§ **DATA PROVIDED**:
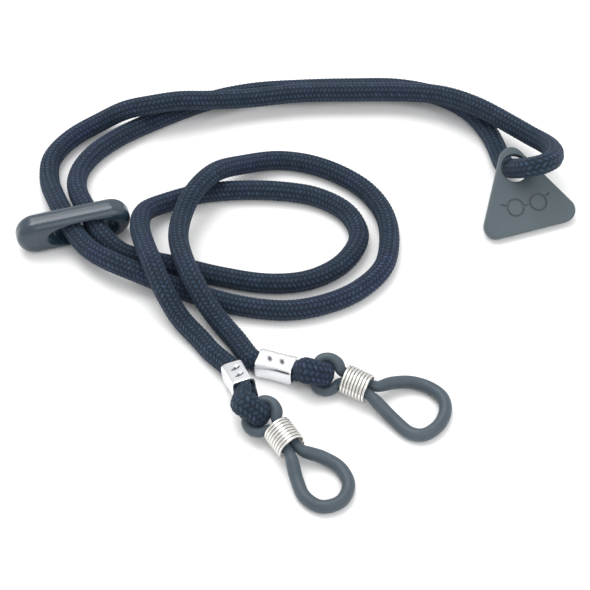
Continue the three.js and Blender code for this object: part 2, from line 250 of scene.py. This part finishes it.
# ---- materials ----------------------------------------------------------------------------------
class Nodes:
    """Short way to build a node material."""

    def __init__(self, name, **sockets):
        self.mat = bpy.data.materials.new(name)
        self.mat.use_nodes = True
        self.tree = self.mat.node_tree
        self.shader = self.tree.nodes["Principled BSDF"]
        for key, value in sockets.items():
            self.shader.inputs[key.replace("_", " ")].default_value = value

    def add(self, kind, links=None, **settings):
        node = self.tree.nodes.new(kind)
        for key, value in settings.items():
            if hasattr(node, key):
                setattr(node, key, value)
            else:
                node.inputs[key.replace("_", " ")].default_value = value
        for key, source in (links or {}).items():
            self.tree.links.new(source, node.inputs[key])
        return node

    def into(self, socket, source):
        self.tree.links.new(source, self.shader.inputs[socket])

    def math(self, operation, a, b=None):
        node = self.tree.nodes.new("ShaderNodeMath")
        node.operation = operation
        for k, value in enumerate((a, b)):
            if value is None:
                continue
            if isinstance(value, (int, float)):
                node.inputs[k].default_value = value
            else:
                self.tree.links.new(value, node.inputs[k])
        return node.outputs[0]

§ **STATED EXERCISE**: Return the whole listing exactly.

§ **TASK SOLUTION**:
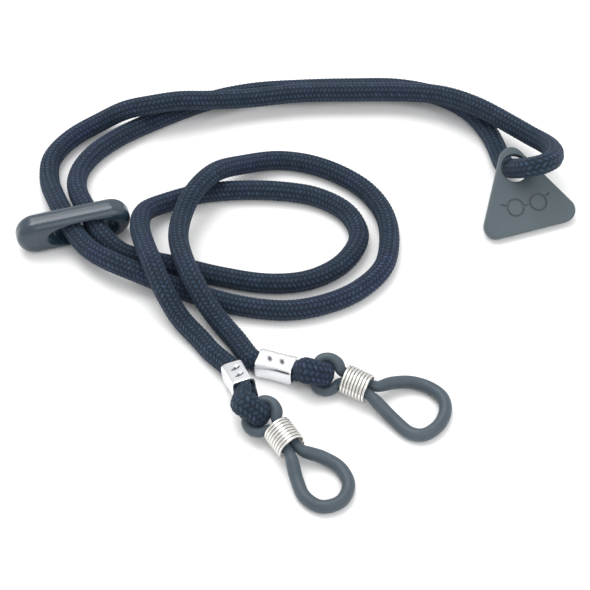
Continue the three.js and Blender code for this object: part 2, from line 250 of scene.py. This part finishes it.
# ---- materials ----------------------------------------------------------------------------------
class Nodes:
    """Short way to build a node material."""

    def __init__(self, name, **sockets):
        self.mat = bpy.data.materials.new(name)
        self.mat.use_nodes = True
        self.tree = self.mat.node_tree
        self.shader = self.tree.nodes["Principled BSDF"]
        for key, value in sockets.items():
            self.shader.inputs[key.replace("_", " ")].default_value = value

    def add(self, kind, links=None, **settings):
        node = self.tree.nodes.new(kind)
        for key, value in settings.items():
            if hasattr(node, key):
                setattr(node, key, value)
            else:
                node.inputs[key.replace("_", " ")].default_value = value
        for key, source in (links or {}).items():
            self.tree.links.new(source, node.inputs[key])
        return node

    def into(self, socket, source):
        self.tree.links.new(source, self.shader.inputs[socket])

    def math(self, operation, a, b=None):
        node = self.tree.nodes.new("ShaderNodeMath")
        node.operation = operation
        for k, value in enumerate((a, b)):
            if value is None:
                continue
            if isinstance(value, (int, float)):
                node.inputs[k].default_value = value
            else:
                self.tree.links.new(value, node.inputs[k])
        return node.outputs[0]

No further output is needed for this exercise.